Monday 23 July 2012

The roots of horror excellence

It's one of the things we completely lost lately. It is that feeling that might have decided the console war between Saturn and PsOne. It is one of the things that makes games look like art, and art like games. It is the primordial need of fun and fear, it is what action daily tries to neutralize, and sometimes impinges upon.

What if I told you that a game with no ending, no social, no artistic direction, no weapons might be the best of the year? The peak of this gaming span?

In Slender you're a person lost in the woods, in the dark. Equipped with a flashlight, you wander with the task of finding 8 different papers. On the first you read "NO NO NO NO" and see a drawing representing a man with long limbs and a pale face. On the second "Face, No eye". Once I picked it up, my game ended, the Slender man was inches away, facing me, making my vision blur over a broken television effect, getting closer until the game quit and came back to Windows.
That was my last game, I'll never launch it again. Every deep enough person should do the same. Slender gets easily under your skin, uses your deeper feelings of loneliness, fear and curiosity to shake your perception of what is playable or not.


Analyzing Slender is easier than playing it. Game play is shaped in a way that your enemy will never appear if you don't turn around, so you may just keep going one way, touring the structures you find in the forest in search of the papers, and get away with it. You're not going to do that, even if you knew about this feature. The environment reacts to your success, adding noise every paper you get (as I verified on Youtube). Steps and wind sum up to an incredibly growing feeling that you are going to get caught. Slender is implacable, there is no way to harm him, no way of freeing the woods of his presence.

In a similar fashion to what Silent Hill did with its first three releases, Slender convinces you that there is no way out of your nightmares, and when your feelings are compromised, you have no chance of getting rid of loneliness and the absence of hope, your mistakes or the weights others release on you are not possible to overtake. You are haunted by the slender man, you are alone, you have no hope. You turn around, you die, you go back to Windows. When you finished the first Silent Hill, were you sure that there were going to be happy moments for you and your daughter? When you finished the first Resident Evil, did you really think it was the last tyrant you'll ever face or that humanity still stood a chance?

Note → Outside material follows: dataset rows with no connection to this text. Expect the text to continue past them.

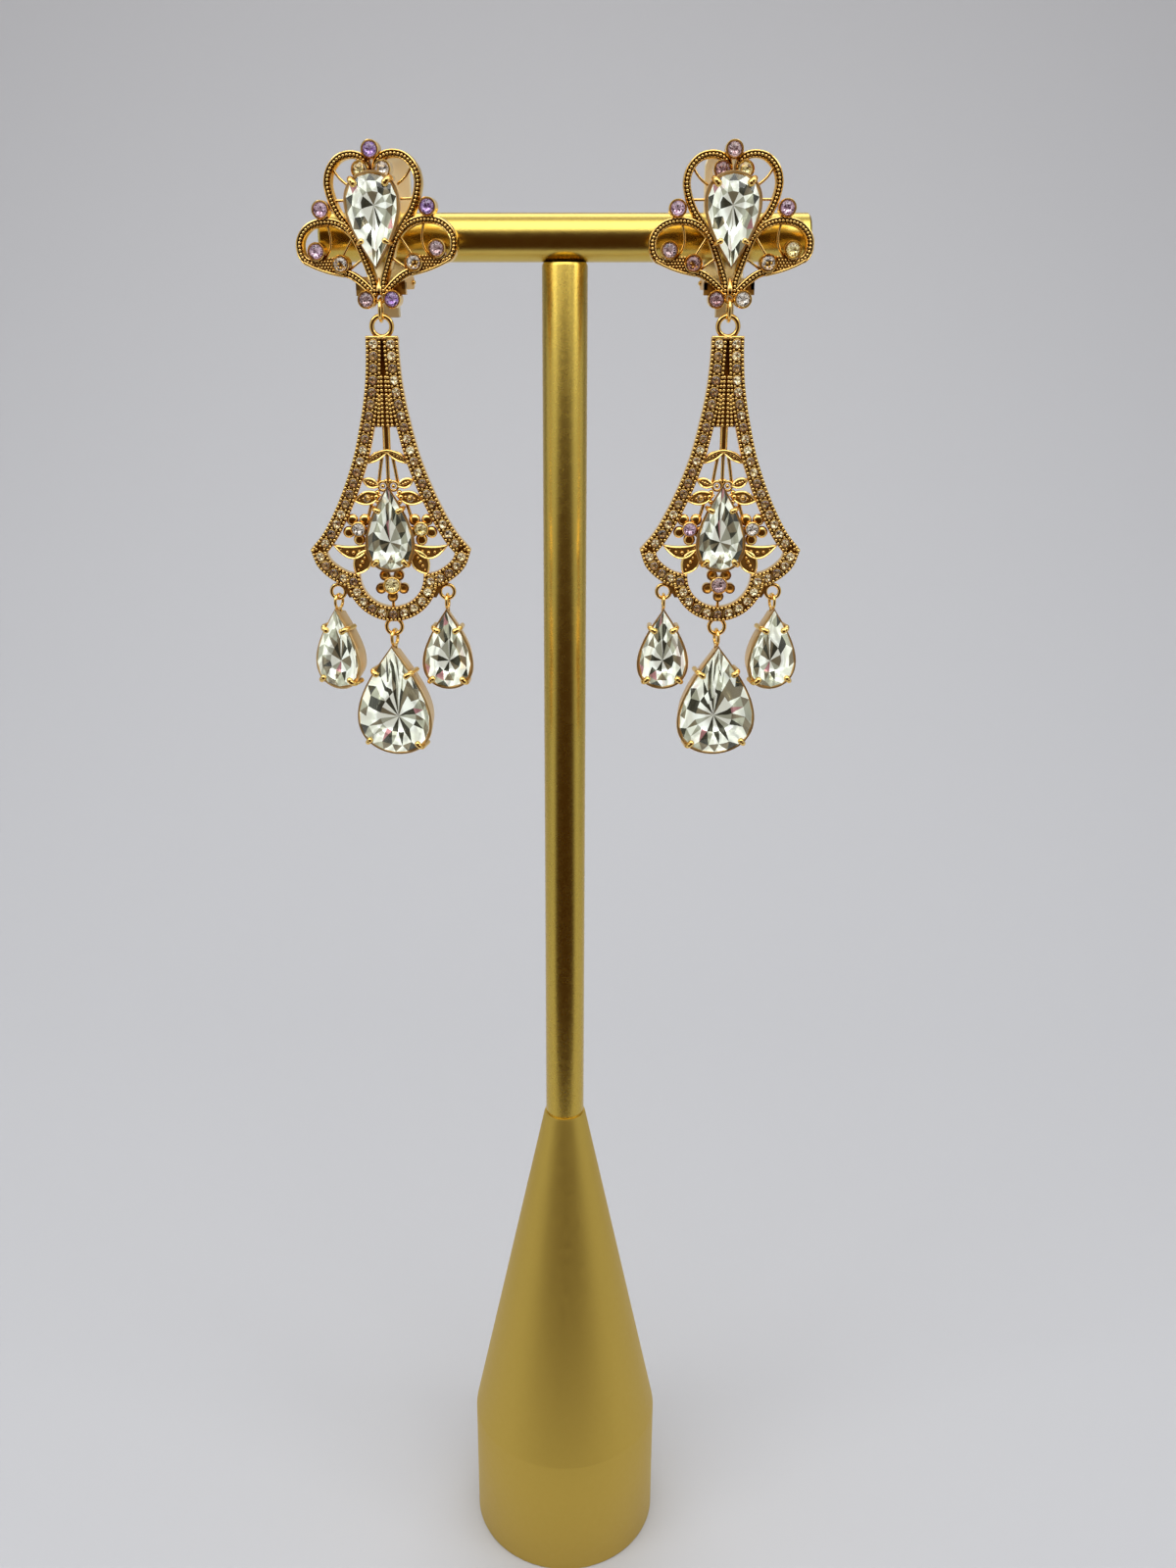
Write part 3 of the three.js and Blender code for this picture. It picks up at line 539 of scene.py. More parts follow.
class Draft:
    """A mesh in the making: points in millimetres, and faces that each have a material and a tint."""

    def __init__(self) -> None:
        """Starts empty."""
        self.points: list[Vector] = []
        self.faces: list[tuple[int, ...]] = []
        self.slots: list[int] = []
        self.tints: list[float] = []
        self.flats: list[bool] = []
        self.sphere = self.unit_sphere()

    @staticmethod
    def unit_sphere() -> tuple[list[Vector], list[tuple[int, ...]]]:
        """The points and faces of a small sphere.

        Returns:
            Points of length one, and triangles.
        """
        mesh = bmesh.new()
        bmesh.ops.create_icosphere(mesh, subdivisions=2, radius=1.0)
        points = [v.co.copy() for v in mesh.verts]
        faces = [tuple(v.index for v in f.verts) for f in mesh.faces]
        mesh.free()
        return points, faces

    def add(
        self,
        points: Iterable[Vector],
        faces: Iterable[tuple[int, ...]],
        slot: int = 0,
        tint: float = 0.5,
        flat: bool = False,
        place: Matrix | None = None,
    ) -> None:
        """Adds points and faces.

        Args:
            points: The new points.
            faces: The faces, numbered from the first new point.
            slot: The material's number.
            tint: The tint of the faces, from 0 to 1; on a foil it picks the facet's painted reflection tone.
            flat: Whether the faces keep sharp edges.
            place: Where the points go.
        """
        start = len(self.points)
        self.points.extend(place @ p if place else p for p in points)
        for face in faces:
            self.faces.append(tuple(start + i for i in face))
            self.slots.append(slot)
            self.tints.append(tint)
            self.flats.append(flat)

    def rings(
        self,
        rings: Sequence[Sequence[Vector]],
        closed: bool,
        caps: bool = True,
        recess: Sequence[int] = (),
        **look: object,
    ) -> None:
        """Joins rings of points, each as long as the next, into a skin.

        Args:
            rings: The rings.
            closed: Whether the last ring meets the first.
            caps: Whether the two end rings are filled.
            recess: The numbers of the lanes that lie in a recess; they take the darker gold of painted shade.
            look: What add takes.
        """
        first = len(self.faces)
        size = len(rings[0])
        points = [p for ring in rings for p in ring]
        faces: list[tuple[int, ...]] = []
        last = len(rings) if closed else len(rings) - 1
        for i in range(last):
            a, b = i * size, (i + 1) % len(rings) * size
            faces += [(a + k, a + (k + 1) % size, b + (k + 1) % size, b + k) for k in range(size)]
        if caps and not closed:
            faces.append(tuple(range(size)))
            faces.append(tuple(len(points) - size + k for k in range(size)))
        self.add(points, faces, **look)
        for i in range(last):
            for lane in recess:
                self.slots[first + i * size + lane] = PAINTED_SHADE_SLOT

    def band(
        self,
        line: Sequence[Vector],
        profile: Sequence[Mark],
        closed: bool = False,
        recess: Sequence[int] = (),
        **look: object,
    ) -> None:
        """Sweeps a profile along a flat line in the XZ plane.

        Args:
            line: The line's points.
            profile: Across the line, then forward of its plane.
            closed: Whether the line's ends meet.
            recess: The numbers of the profile's sides that lie in a recess; they take the darker gold of painted
                shade.
            look: What add takes.
        """
        rings = []
        for point, side in zip(line, mitres(line, closed)):
            spots = [point + side * across for across, _ in profile]
            rings.append([Vector((s.x, -forward, s.y)) for s, (_, forward) in zip(spots, profile)])
        self.rings(rings, closed, recess=recess, **look)

    def tube(
        self,
        path: Sequence[Vector],
        radii: float | Sequence[float],
        sides: int = 10,
        closed: bool = False,
        **look: object,
    ) -> None:
        """Draws a round wire along a path.

        Args:
            path: The wire's middle line.
            radii: Its radius, or one for each point.
            sides: How many sides its section has.
            closed: Whether the path's ends meet.
            look: What add takes.
        """
        count = len(path)
        sizes = [radii] * count if isinstance(radii, float) else list(radii)
        rings = []
        normal = None
        for i in range(count):
            ahead = path[(i + 1) % count] if closed or i < count - 1 else path[i]
            behind = path[i - 1] if closed or i > 0 else path[i]
            tangent = (ahead - behind).normalized()
            if normal is None:
                normal = tangent.orthogonal().normalized()
            normal = (normal - tangent * normal.dot(tangent)).normalized()
            across = tangent.cross(normal)
            turns = [2 * math.pi * k / sides for k in range(sides)]
            rings.append([path[i] + (normal * math.cos(t) + across * math.sin(t)) * sizes[i] for t in turns])
        self.rings(rings, closed, **look)

    def wire(self, marks: Sequence[Mark], radius: float, forward: float = 0.0) -> None:
        """Draws a round wire along a smooth flat line.

        Args:
            marks: Points in the XZ plane that it passes through.
            radius: Its radius.
            forward: How far in front of the plane it lies.
        """
        line = smooth_line(marks, 0.35)
        self.tube([Vector((p.x, -forward, p.y)) for p in line], radius)

    def ring(self, centre: Vector, radius: float, wire: float, axis: Axis, around: int = 44) -> None:
        """Draws a round wire ring.

        Args:
            centre: Its middle.
            radius: From its middle to the middle of its wire.
            wire: The wire's radius.
            axis: The axis that it is wound round.
            around: How many steps it has.
        """
        path = []
        for k in range(around):
            a, b = radius * math.cos(2 * math.pi * k / around), radius * math.sin(2 * math.pi * k / around)
            path.append(centre + (Vector((a, 0, b)) if axis is Axis.FRONT else Vector((0, a, b))))
        self.tube(path, wire, 14, True)

    def bead(self, centre: Vector, radius: float, **look: object) -> None:
        """Draws a small ball.

        Args:
            centre: Its middle.
            radius: Its radius.
            look: What add takes.
        """
        points, faces = self.sphere
        self.add([centre + p * radius for p in points], faces, **look)

    def beads(self, line: Sequence[Vector], radius: float, pitch: float, forward: float) -> None:
        """Draws a row of small balls along a flat line.

        Args:
            line: The line in the XZ plane.
            radius: The balls' radius.
            pitch: From ball to ball.
            forward: How far in front of the plane their middles lie.
        """
        for spot in even(line, pitch):
            self.bead(Vector((spot.x, -forward, spot.y)), radius)

    def loft(
        self,
        outline: RoundOutline | PearOutline,
        rows: Sequence[Row],
        place: Matrix,
        sides: int = 32,
        recess: Sequence[int] = (),
        **look: object,
    ) -> None:
        """Lofts an outline through heights.

        Args:
            outline: The outline.
            rows: Share of the outline, growth past it, and height.
            place: Where it goes; its heights run along Z.
            sides: How many sides it has.
            recess: The numbers of the steps between rows that lie in a recess; they take the darker gold of painted
                shade.
            look: What add takes.
        """
        first = len(self.faces)
        rings = []
        for share, growth, height in rows:
            turns = [2 * math.pi * k / sides for k in range(sides)]
            spots = [outline.spot(t, growth) * max(share, 0.001) for t in turns]
            rings.append([Vector((s.x, s.y, height)) for s in spots])
        self.rings(rings, False, place=place, **look)
        for step in recess:
            for k in range(sides):
                self.slots[first + step * sides + k] = PAINTED_SHADE_SLOT

    def plate(self, outline: Sequence[Mark], front: float, back: float, **look: object) -> None:
        """Draws a flat plate cut to an outline in the XZ plane.

        Args:
            outline: The outline's points.
            front: How far in front of the plane it starts.
            back: How far behind it ends.
            look: What add takes.
        """
        rings = [[Vector((x, y, z)) for x, z in outline] for y in (-front, back)]
        self.rings(rings, False, **look)

    def box(self, low: Sequence[float], high: Sequence[float], **look: object) -> None:
        """Draws a box between two corners.

        Args:
            low: Its lowest corner.
            high: Its highest corner.
            look: What add takes.
        """
        (x0, y0, z0), (x1, y1, z1) = low, high
        rings = [[Vector((x, y, z)) for x, y in ((x0, y0), (x1, y0), (x1, y1), (x0, y1))] for z in (z0, z1)]
        self.rings(rings, False, **look)

    def build(self, name: str, place: Matrix, materials: Sequence[bpy.types.Material]) -> bpy.types.Object:
        """Makes the Blender object.

        Args:
            name: The piece's name.
            place: From its own millimetre frame to the model's, in millimetres.
            materials: Its materials, by number.

        Returns:
            The object.
        """
        into = Matrix.Scale(MM, 4) @ place
        mesh = bpy.data.meshes.new(name)
        mesh.from_pydata([into @ p for p in self.points], [], self.faces)
        for material in materials:
            mesh.materials.append(material)
        mesh.polygons.foreach_set("material_index", self.slots)
        mesh.polygons.foreach_set("use_smooth", [not flat for flat in self.flats])
        # The facet attribute holds each foil facet's painted reflection tone.
        facet = mesh.attributes.new("facet", "FLOAT", "FACE")
        facet.data.foreach_set("value", self.tints)
        edit = bmesh.new()
        edit.from_mesh(mesh)
        bmesh.ops.recalc_face_normals(edit, faces=edit.faces)
        edit.to_mesh(mesh)
        edit.free()
        mesh.set_sharp_from_angle(angle=math.radians(38))
        mesh.update()
        piece = bpy.data.objects.new(name, mesh)
        bpy.context.scene.collection.objects.link(piece)
        return piece


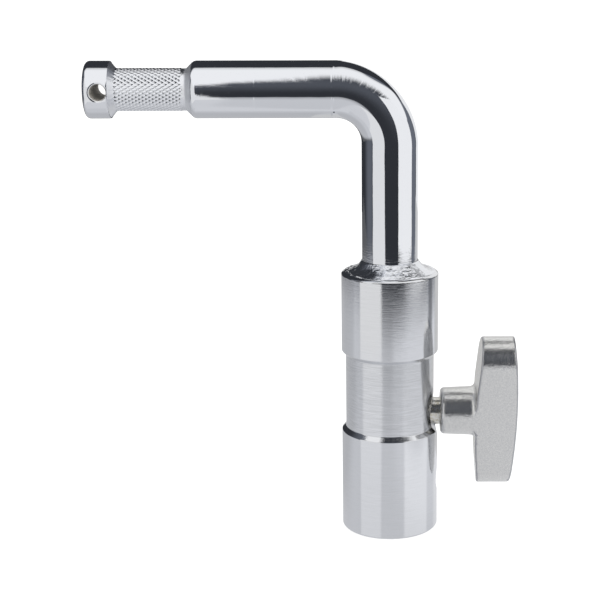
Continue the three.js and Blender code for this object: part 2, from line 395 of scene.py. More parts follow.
class Graph:
    """The nodes of one material or world."""

    def __init__(self, tree):
        self.tree = tree
        tree.nodes.clear()

    def node(self, kind, settings=None, inputs=None, output=0):
        """Add a node, set or wire up its inputs, and give one of its outputs."""
        made = self.tree.nodes.new(kind)
        for name, value in (settings or {}).items():
            setattr(made, name, value)
        for name, value in (inputs or {}).items():
            if isinstance(value, Wire):
                self.tree.links.new(value.socket, made.inputs[name])
            else:
                made.inputs[name].default_value = value
        return Wire(self, made.outputs[output]) if len(made.outputs) else None

    def in_millimetres(self, spot, stretch):
        """A place in millimetres, stretched along X, Y and Z."""
        scale = [s / MM for s in stretch]
        return self.node("ShaderNodeVectorMath", {"operation": "MULTIPLY"}, {0: spot, 1: scale})

    def parts(self, spot):
        """The X, Y and Z of a place or way."""
        split = self.node("ShaderNodeSeparateXYZ", None, {0: spot}).socket.node
        return [Wire(self, socket) for socket in split.outputs]

    def place(self, stretch=(1, 1, 1)):
        """Object coordinates, in millimetres, stretched."""
        spot = self.node("ShaderNodeTexCoord", output="Object")
        return self.in_millimetres(spot, stretch)

    def along_course(self, stretch=(1, 1, 1)):
        """The noted course of the bent bar, in millimetres, stretched."""
        course = self.node("ShaderNodeAttribute", {"attribute_name": "course"}, output="Vector")
        return self.in_millimetres(course, stretch)

    def grain(self, spot, scale=1, detail=3, roughness=0.5):
        """Noise at a place."""
        return self.node("ShaderNodeTexNoise", None, {
            "Vector": spot, "Scale": scale, "Detail": detail, "Roughness": roughness})

    def mix(self, factor, first, second):
        """A mix of two colours."""
        return self.node(
            "ShaderNodeMix", {"data_type": "RGBA"}, {0: factor, 6: first, 7: second}, output=2)

    def bump(self, height, strength, distance, under=None):
        """The surface's normal with a relief on it, over another relief if one is given."""
        inputs = {"Height": height, "Strength": strength, "Distance": distance}
        if under:
            inputs["Normal"] = under
        return self.node("ShaderNodeBump", None, inputs)

    def glow(self, colour, strength=1.0):
        """A surface that gives light."""
        return self.node("ShaderNodeEmission", None, {"Color": colour, "Strength": strength})

    def background(self, colour):
        """What surrounds everything."""
        return self.node("ShaderNodeBackground", None, {"Color": colour, "Strength": 1.0})

    def clear(self):
        """A surface that can't be seen."""
        return self.node("ShaderNodeBsdfTransparent")

    def both(self, first, second):
        """One surface added to another."""
        return self.node("ShaderNodeAddShader", None, {0: first, 1: second})

    def blend(self, factor, first, second):
        """A mix of two surfaces."""
        return self.node("ShaderNodeMixShader", None, {0: factor, 1: first, 2: second})

    def ray(self, kind):
        """1 for rays of this kind."""
        return self.node("ShaderNodeLightPath", output=kind)

    def end(self, surface, kind="ShaderNodeOutputMaterial"):
        """Make this surface the material, or the world."""
        self.node(kind, None, {"Surface": surface})


def distance(first, second):
    """A straight distance, from its lengths along two axes."""
    square = first * first + second * second
    return square.sum("SQRT", square)


def direction(x, y):
    """Degrees round from the front: 90 on the right and -90 on the left."""
    return x.sum("ARCTAN2", x, y * -1) * (180 / math.pi)


def rgb(red, green, blue):
    return (red, green, blue, 1)


def new_material(name):
    """An empty material and its nodes."""
    material = bpy.data.materials.new(name)
    material.use_nodes = True
    return material, Graph(material.node_tree)


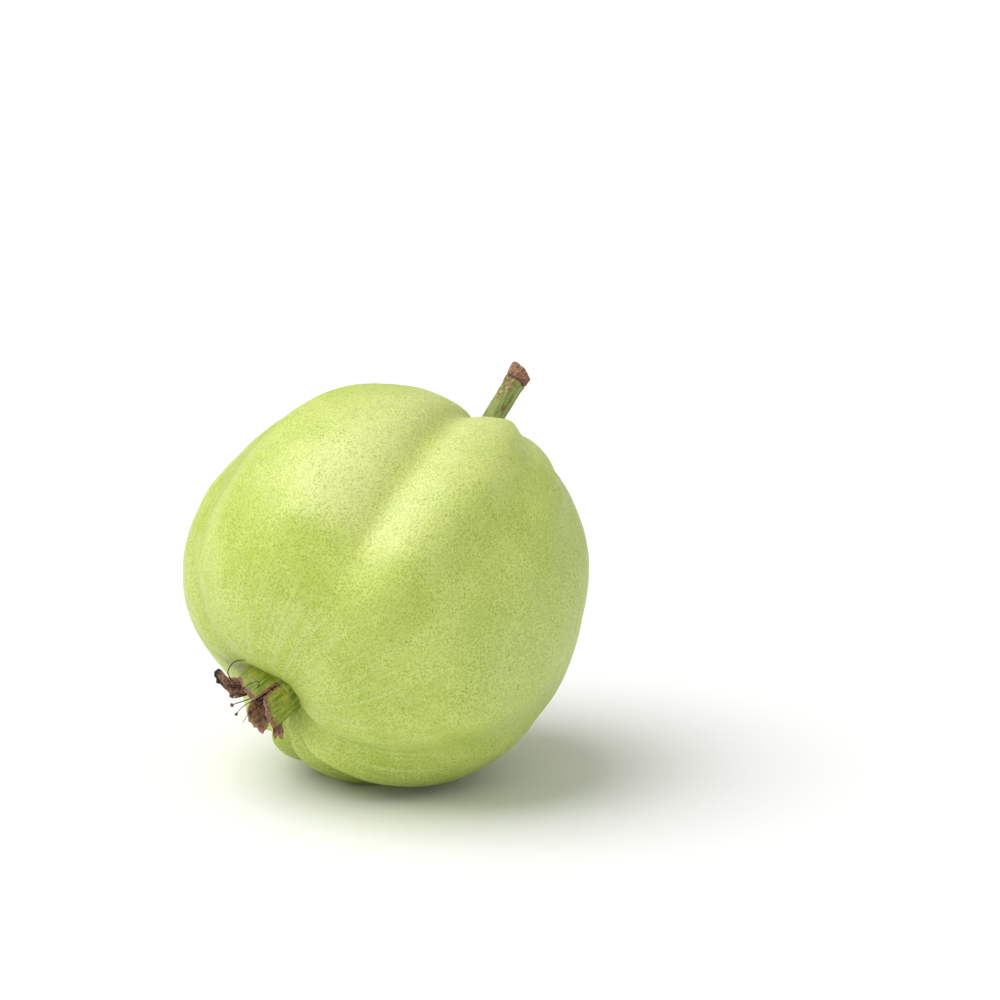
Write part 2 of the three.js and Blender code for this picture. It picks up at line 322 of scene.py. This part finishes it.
def make_piece(name, vertices, faces, material, values=None):
    """A smooth mesh object from points in millimetres; values are named numbers or vectors, one for each point."""
    mesh = bpy.data.meshes.new(name)
    mesh.from_pydata((np.asarray(vertices) * METRES).tolist(), [], faces)
    for key, numbers in (values or {}).items():
        numbers = np.asarray(numbers, np.float32)
        kind, field = ("FLOAT", "value") if numbers.ndim == 1 else ("FLOAT_VECTOR", "vector")
        attribute = mesh.attributes.new(key, kind, "POINT")
        attribute.data.foreach_set(field, numbers.ravel())
    mesh.materials.append(material)
    mesh.shade_smooth()
    piece = bpy.data.objects.new(name, mesh)
    bpy.context.scene.collection.objects.link(piece)
    return piece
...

Speaking about Slender, the game, it is fair to notice how it perfectly fits in this generation. It is both an elementary game like Dear Esther or Journey before it, and a perfectly crafted horror game like Silent Hill was. It rides both waves. Representing this intersection, it sounds obvious that a game with no ending, no weapons, no tactics, no online features, no plot twists will be, by some fair reviewers, labelled as a masterpiece. Because it stands where we needed someone to step up. It might just be the most important game of this year.